You can also generate versions with different redundancy levels, comparing how much damage each can tolerate. It’s a perfect introduction to visual encoding, redundancy, and the power of error-correcting codes.
Error-Correcting Codes: Hamming’s Rescue Mission (INFO-11)
Sensors Used: None (paper-based or digital logic simulation)
What’s Measured: Bit error detection and correction using Hamming codes
Description
What happens when a bit flips mid-transmission? In this logic-based experiment, explore how Hamming codes add smart redundancy to detect and correct errors.**
Start with a 4-bit binary message (e.g., 1011), calculate the required parity bits, and assemble the full encoded word. Then, simulate a noisy channel by deliberately flipping a single bit. Using Hamming’s method, identify and correct the error — restoring the original message.

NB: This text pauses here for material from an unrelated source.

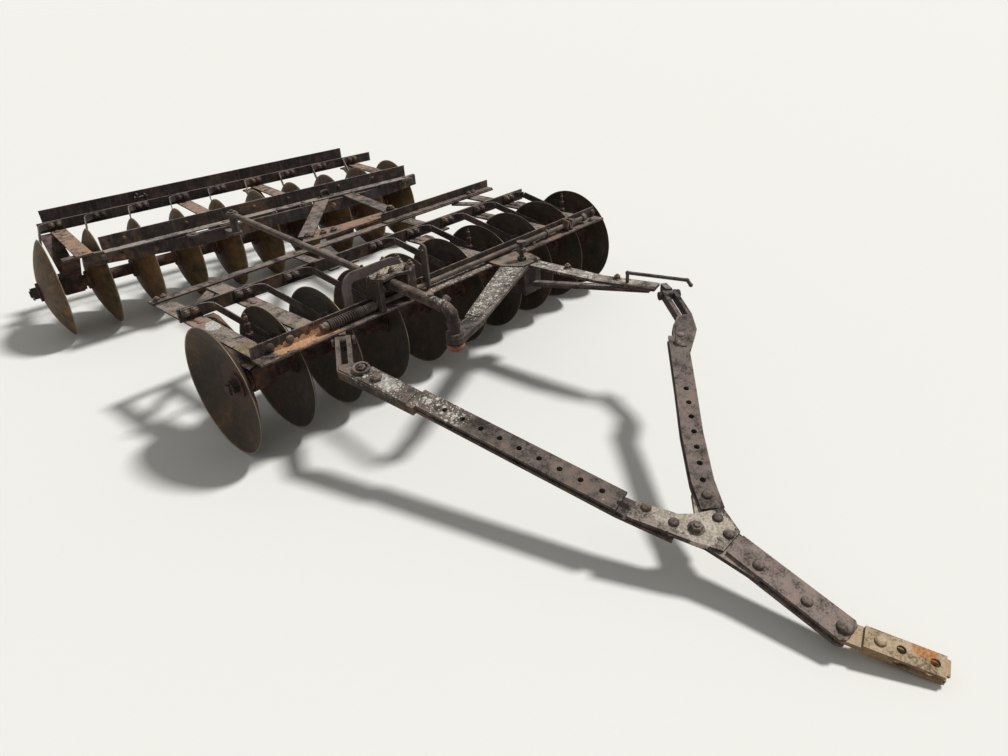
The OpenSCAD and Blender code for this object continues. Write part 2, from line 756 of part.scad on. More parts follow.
module rear_scrapers() color(dark_steel) on_rear()
    for (i = [0 : disc_count - 2]) translate([i * disc_pitch, 0, 0]) mirror([1, 0, 0]) scraper(rear_deck);

// Bracket on the beam with the upright pin that the control rod's eye hangs on
module rear_rod_bracket() color(steel) on_rear() {
    plate = [424, 436];
    low = rod_z - eye_t / 2 - side_gap;
    high = rod_z + eye_t / 2 + side_gap;
    half = 30;
    box([eye_u - half, eye_u + half], [eye_v, -beam_v], plate);
    post(eye_u, eye_v, plate, 2 * half);
    post(eye_u, eye_v, [plate[0], low], 40);
    post(eye_u, eye_v, [low - 6, low], 56);
    post(eye_u, eye_v, [low - 1, high + 16], eye_pin_d);
    post(eye_u, eye_v, [high, high + 7], 48);
    for (u = [eye_u - half, eye_u + half - 8]) {
        translate([u, 0, 0]) rotate([90, 0, 90]) linear_extrude(8)
            polygon([[-beam_v, plate[0] - 34], [-beam_v, plate[0]], [eye_v + 6, plate[0]]]);
    }
}

// Tongue of the rear frame and the two straps from it back onto the beam, in harrow coordinates
strap_front = [895, 738];
strap_back = [1376, 1280];
strap_two_back = [1514, 1250];

module rear_straps() color(steel) from_hitch() {
    z = [rear_deck - bar_t, rear_deck];
    difference() {
        union() {
            flat_bar([strap_front, strap_back], strap_w, z);
            flat_bar([[joint_x - 4, joint_y - 22], strap_two_back], strap_w, z);
            post(joint_x, joint_y, z, joint_boss_d);
        }
        post(joint_x, joint_y, [z[0] - 1, z[1] + 1], frame_bolt_d + 2 * pin_fit);
    }
}

module rear_tongue() color("#8a6a5e") from_hitch() {
    z = [tongue_z, tongue_z + tongue_t];
    difference() {
        union() {
            slab([[845, 690], [960, 668], [joint_x, joint_y - strap_w / 2], [joint_x, joint_y + strap_w / 2],
                [1090, 775], [960, 835]], z);
            post(joint_x, joint_y, z, joint_boss_d);
        }
        post(joint_x, joint_y, [z[0] - 1, z[1] + 1], frame_bolt_d + 2 * pin_fit);
    }
}

// Rear gang, turned the other way round

module rear_discs() color(disc_brown) on_rear() translate([gang_l, 0, 0]) mirror([1, 0, 0]) gang_discs();

module rear_spools() color(cast_red) on_rear() rear_spool_row();

module rear_spool_row() {
    for (i = [0 : disc_count - 2]) {
        translate([(i + 1) * disc_pitch, 0, axle_z]) mirror([1, 0, 0]) spool(len(search(i, bearing_gaps)) > 0);
    }
    translate([gang_l, 0, axle_z]) mirror([1, 0, 0]) end_washer(disc_dish - spool_flange_t);
    translate([0, 0, axle_z]) mirror([1, 0, 0]) end_washer(disc_dish + disc_t);
}

module rear_arbor() color(dark_steel) on_rear() translate([gang_l, 0, 0]) mirror([1, 0, 0]) gang_arbor();

// Drawbar, drawn flat in its own sloping plane with points [s, t]

module plate_st(points, n) {
    translate([0, 0, n[0]]) linear_extrude(n[1] - n[0]) mirror([0, 1, 0]) polygon(points);
}

module peg_st(p, n, d) {
    translate([p[0], -p[1], n[0]]) cylinder(h = n[1] - n[0], d = d);
}

both_skins = [[core, skin], [-skin, -core]];

// Fork round a hinge lug, at place s along the hinge line, with prongs reaching down to t
lug_w = 24;
fork_w = 56;
fork_d = 38;
fork_l = 150;

module prongs(s, reach) {
    inner = lug_w / 2 + side_gap;
    outer = fork_w / 2;
    translate([s, 0, 0]) difference() {
        for (side = [[-outer, -inner], [inner, outer]]) {
            lying(side, fork_d);
            box(side, [-reach, 0], [-skin, skin]);
        }
        lying([-outer - 1, outer + 1], hinge_pin_d + 2 * pin_fit);
    }
}

left_row = [[307, 447], [705, 873]];
left_holes = 9;
left_end = [748, 919];
left_start = [229, 364];

function left_at(i) = left_row[0] + (left_row[1] - left_row[0]) * i / (left_holes - 1);

module drawbar_left_arm() color(steel) on_drawbar() {
    half = fork_w / 2;
    prongs(0, fork_l + 4);
    difference() {
        union() {
            plate_st([[-half, fork_l], [half, fork_l], [96, 186], [262, 364], [205, 416], [30, 236], [-half, 180]],
                [-skin, skin]);
            peg_st([56, 197], [skin, skin + 8], 62);
            plate_st(strip([[190, 322], [285, 424]], draw_w - 12), [-core, core]);
            plate_st(strip([left_start, left_end], draw_w), both_skins[0]);
            plate_st(strip([left_start, left_end, [874, 1036]], draw_w), both_skins[1]);
        }
        for (i = [0 : left_holes - 1]) peg_st(left_at(i), [-skin - 1, skin + 1], draw_hole_d);
    }
    for (i = [2.5, 5.5]) peg_st(left_at(i), [-core, core], 30);
}

right_path = [[1186, 262], [1109, 525], [1052, 712], [1006, 898], [993, 1000]];
right_holes = 7;

right_row = [[1109, 525], [1006, 898]];
function right_at(i) = right_row[0] + (right_row[1] - right_row[0]) * i / (right_holes - 1);

module drawbar_right_arm() color(steel) on_drawbar() {
    half = fork_w / 2;
    prongs(hinge_l, fork_l + 4);
    difference() {
        union() {
            plate_st([[hinge_l - half, fork_l], [hinge_l + half, fork_l], [hinge_l + 10, 240], [hinge_l - 55, 340],
                [hinge_l - 110, 320], [hinge_l - 66, 200]], [-skin, skin]);
            for (n = both_skins) plate_st(strip(right_path, draw_w - 8), n);
        }
        for (i = [0 : right_holes - 1]) peg_st(right_at(i), [-skin - 1, skin + 1], draw_hole_d);
    }
    for (i = [1.5, 4.5]) peg_st(right_at(i), [-core, core], 30);
}

// Core plate between the bars where the arms meet, with its cap on top
module drawbar_gusset() color("#8c8070") on_drawbar() {
    plate_st([[800, 925], [870, 985], [940, 1000], [960, 930], [1028, 945], [1018, 1060], [1090, 1200],
        [1020, 1240], [925, 1110], [770, 985]], [-core, core]);
    plate_st([[788, 934], [850, 968], [905, 1008], [955, 1006], [1022, 1004], [1034, 1090], [962, 1138],
        [895, 1092], [742, 972]], [core, skin]);
}

// Bar from a point to the swivel, with its corners cut off round the bolt
tongue_end = 20;
tongue_chamfer = 12;

function tongue_outline(start) = let(
    path = [start, swivel],
    way = leg(path, 0),
    side = leg_side(path, 0) * draw_w / 2,
    tip = swivel + way * tongue_end,
    shy = way * tongue_chamfer,
    in = leg_side(path, 0) * tongue_chamfer
) [start + side, tip - shy + side, tip + side - in, tip - side + in, tip - shy - side, start - side];

module drawbar_tongue() color(steel) on_drawbar() difference() {
    union() {
        plate_st(tongue_outline([1003, 1122]), both_skins[0]);
        plate_st(tongue_outline([990, 1103]), both_skins[1]);
        peg_st([1105, 1326], [-core, core], 30);
        peg_st(swivel, [-skin, skin], hitch_pin_d);
    }
    plate_st([[850, 960], [1034, 990], [1034, 1090], [962, 1138], [895, 1092]], [core - 1, skin + 1]);
}

// Hitch clevis: a root plate that swivels between the tongue's bars, and two cheeks for the pin
module hitch_clevis() color(rust_tan) on_drawbar() translate([swivel[0], -swivel[1], 0]) rotate([0, 0, -hitch_turn]) {
    root_end = 120;
    cheek_start = draw_w / 2 + 8;
    half = clevis_w / 2;
    difference() {
        union() {
            translate([0, 0, -core + side_gap]) cylinder(h = draw_gap - 2 * side_gap, d = clevis_w);
            box([0, root_end], [-half, half], [-core + side_gap, core - side_gap]);
            for (n = [[core - side_gap, cheek], [-cheek, -core + side_gap]]) {
                box([cheek_start, clevis_r - clevis_chamfer], [-half, half], n);
                box([cheek_start, clevis_r], [clevis_chamfer - half, half - clevis_chamfer], n);
            }
        }
        translate([0, 0, -skin]) cylinder(h = 2 * skin, d = hitch_pin_d + 2 * pin_fit);
        translate([hitch_r, 0, -skin]) cylinder(h = 2 * skin, d = hitch_pin_d + 1);
        translate([130, 0, -skin]) cylinder(h = 2 * skin, d = hitch_pin_d + 1);
    }
}

front_rail();
front_scraper_bar();
front_back_strip();
front_back_angle();
front_cross_bars();
front_braces();
front_hangers();
front_bearings();
front_scrapers();
frame_hinge_strap();
latch_casting();
latch_plate();
guide_loop();
trip_pipe();
trip_spring();
trip_link();
crank_bracket();
crank_left_arm();
crank_right_arm();
crank_rod_loop();
drawbar_lug();
front_discs();
front_spools();
front_arbor();
control_barrel();
control_rod();
rear_front_rail();
rear_bow_beam();
rear_scraper_bar();
rear_back_angle();
rear_cross_bars();
rear_hangers();
rear_bearings();
rear_scrapers();
rear_rod_bracket();
rear_straps();
rear_tongue();
rear_discs();
rear_spools();
rear_arbor();
drawbar_left_arm();
drawbar_right_arm();
drawbar_gusset();
drawbar_tongue();
hitch_clevis();
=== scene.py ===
# %% [markdown]
# A weathered offset disc harrow, dressed for a picture.
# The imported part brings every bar, disc, pin and bracket in its place. This file gives them rust, dust
# and lichen, with painted sunlight, highlights and shade in their colours, and adds what is too small for the
# part: rivets, bolts, nuts, a real coil spring and clips.

import math

import bpy
import numpy as np
from mathutils import Matrix, Vector


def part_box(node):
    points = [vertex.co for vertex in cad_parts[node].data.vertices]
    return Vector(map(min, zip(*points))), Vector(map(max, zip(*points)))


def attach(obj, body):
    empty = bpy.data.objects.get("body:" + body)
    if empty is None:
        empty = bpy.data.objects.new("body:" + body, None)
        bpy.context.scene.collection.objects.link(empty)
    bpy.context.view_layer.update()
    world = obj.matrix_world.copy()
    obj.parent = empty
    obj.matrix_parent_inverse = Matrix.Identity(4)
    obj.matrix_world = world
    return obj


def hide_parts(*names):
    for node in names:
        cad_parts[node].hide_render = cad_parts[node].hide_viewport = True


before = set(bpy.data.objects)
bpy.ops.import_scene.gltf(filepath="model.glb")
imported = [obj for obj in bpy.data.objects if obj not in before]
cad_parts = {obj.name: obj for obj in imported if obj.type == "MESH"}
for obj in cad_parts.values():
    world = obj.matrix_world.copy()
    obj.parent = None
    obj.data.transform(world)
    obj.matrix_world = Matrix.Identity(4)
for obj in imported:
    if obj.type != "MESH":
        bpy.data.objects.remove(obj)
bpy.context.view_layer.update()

# %% [markdown]
# A harrow is measured bar by bar, so every place below is written in one of three simple frames, in
# millimetres: the harrow's own (x along the front gang, y backwards, z up from the ground), the rear
# frame's (u, v, z) and the sloping plane of the drawbar (s along its hinge line, t down towards the hitch,
# n square to the plane). One function turns them into the part's metres.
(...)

This is a hands-on introduction to how error detection and correction work in real-world systems like CDs, satellite links, and QR codes. It makes the abstract idea of redundancy feel both logical and powerful.
Sampling, Quantization & Bitrate
Nyquist in Action: Sampling Limits and Aliasing (INFO-12)
Sensors Used: Microphone
What’s Measured: Sampling rate, aliasing effects, and waveform fidelity
Description
How fast do you need to sample a signal to capture it accurately? In this experiment, explore the Nyquist-Shannon Sampling Theorem — the foundation of digital audio and signal processing.**
Use a tone generator app to play sine waves at increasing frequencies, and record them using your smartphone’s microphone with an FFT or spectrogram viewer. As the input frequency approaches half the sampling rate, observe how the recorded signal begins to distort — a phenomenon known as aliasing, where the output no longer matches the original.
As an extension, use an audio editing app to downsample a high-quality recording and visualize the loss in detail and clarity. This is a striking demonstration of why sampling rate matters, and what happens when we digitize signals too slowly.